REQUIREMENT =
Below is a listing; reproduce each line of it exactly.
--------------------
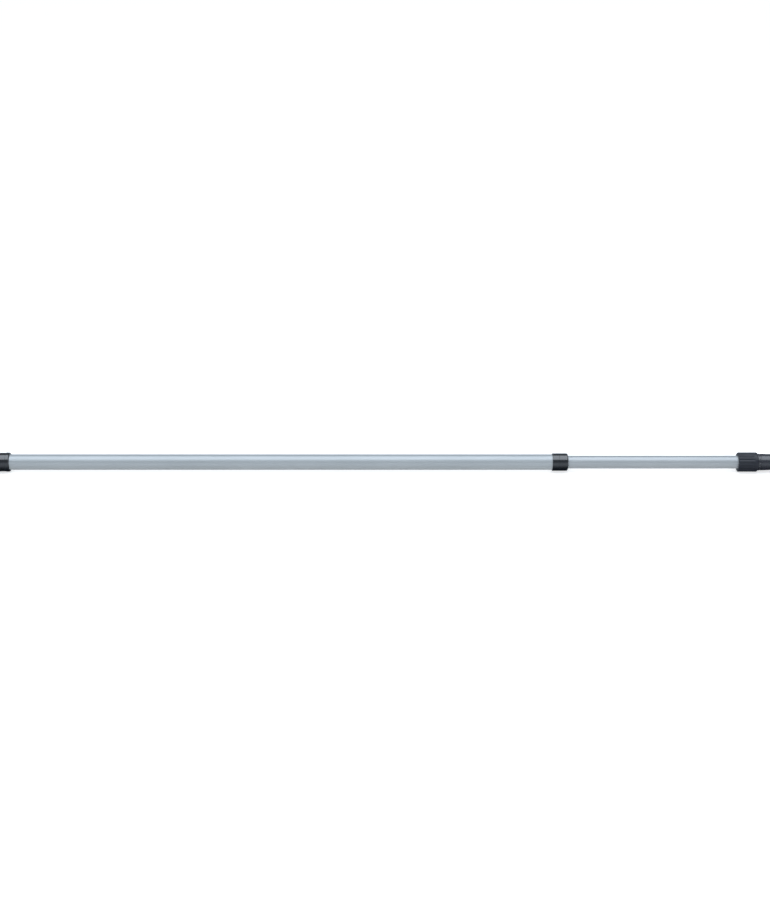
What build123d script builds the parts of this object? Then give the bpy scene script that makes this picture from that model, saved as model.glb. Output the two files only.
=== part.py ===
from build123d import *

import os
from math import radians, tan

# Telescopic window cleaning pole: two aluminium sections, an inner twist lock,
# and a clamped, tapered adapter that takes a squeegee or washer.
# Millimetres. The pole's axis is X: 0 is the flat butt face and +X points to the tool.

# ---- Driving dimensions ----
OUTER_D, OUTER_LENGTH = 30.0, 1250.0
INNER_D, INNER_LENGTH = 25.0, 1200.0
WALL = 1.5
SHOWN_INNER = 325.0          # bare inner tube between collar and clamp nut, as set
TRAVEL_OUT = 620.0           # how far the pole can still be drawn out
LOCK_PITCH = 1.25            # thread of the lock spindle
RUN = 0.05                   # radial clearance of a running fit
GAP = 0.1                    # clearance between pieces that only come close
BREAK = 0.8                  # rounding of a moulded edge
NUT_RIBS = 18

# ---- Outer section: stations along X, and radii ----
CAP_LENGTH = 16.0
CAP_R, CAP_FACE_R = 18.5, 13.0
CAP_SPIGOT, CAP_CORE_R, CAP_FLOOR = 30.0, 11.0, 2.0
HANG_X, HANG_R, HANG_MOUTH = 9.0, 3.5, 0.8
OUTER_R, OUTER_BORE_R = OUTER_D / 2, OUTER_D / 2 - WALL
TUBE_START = CAP_LENGTH
TUBE_END = TUBE_START + OUTER_LENGTH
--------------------
TASK RESULT =
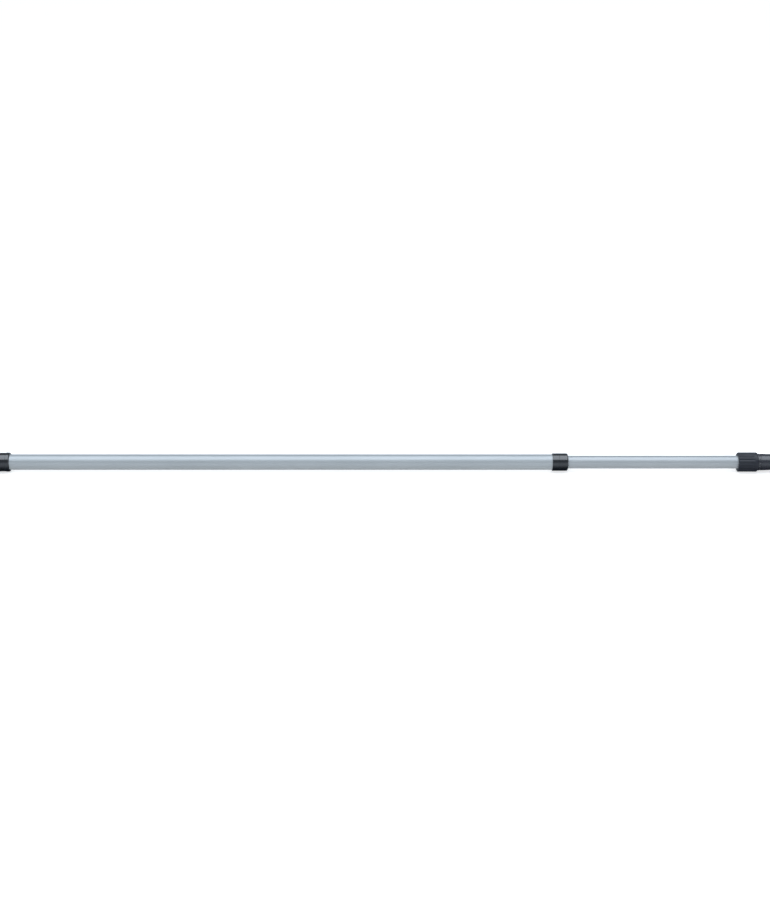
What build123d script builds the parts of this object? Then give the bpy scene script that makes this picture from that model, saved as model.glb. Output the two files only.
=== part.py ===
from build123d import *

import os
from math import radians, tan

# Telescopic window cleaning pole: two aluminium sections, an inner twist lock,
# and a clamped, tapered adapter that takes a squeegee or washer.
# Millimetres. The pole's axis is X: 0 is the flat butt face and +X points to the tool.

# ---- Driving dimensions ----
OUTER_D, OUTER_LENGTH = 30.0, 1250.0
INNER_D, INNER_LENGTH = 25.0, 1200.0
WALL = 1.5
SHOWN_INNER = 325.0          # bare inner tube between collar and clamp nut, as set
TRAVEL_OUT = 620.0           # how far the pole can still be drawn out
LOCK_PITCH = 1.25            # thread of the lock spindle
RUN = 0.05                   # radial clearance of a running fit
GAP = 0.1                    # clearance between pieces that only come close
BREAK = 0.8                  # rounding of a moulded edge
NUT_RIBS = 18

# ---- Outer section: stations along X, and radii ----
CAP_LENGTH = 16.0
CAP_R, CAP_FACE_R = 18.5, 13.0
CAP_SPIGOT, CAP_CORE_R, CAP_FLOOR = 30.0, 11.0, 2.0
HANG_X, HANG_R, HANG_MOUTH = 9.0, 3.5, 0.8
OUTER_R, OUTER_BORE_R = OUTER_D / 2, OUTER_D / 2 - WALL
TUBE_START = CAP_LENGTH
TUBE_END = TUBE_START + OUTER_LENGTH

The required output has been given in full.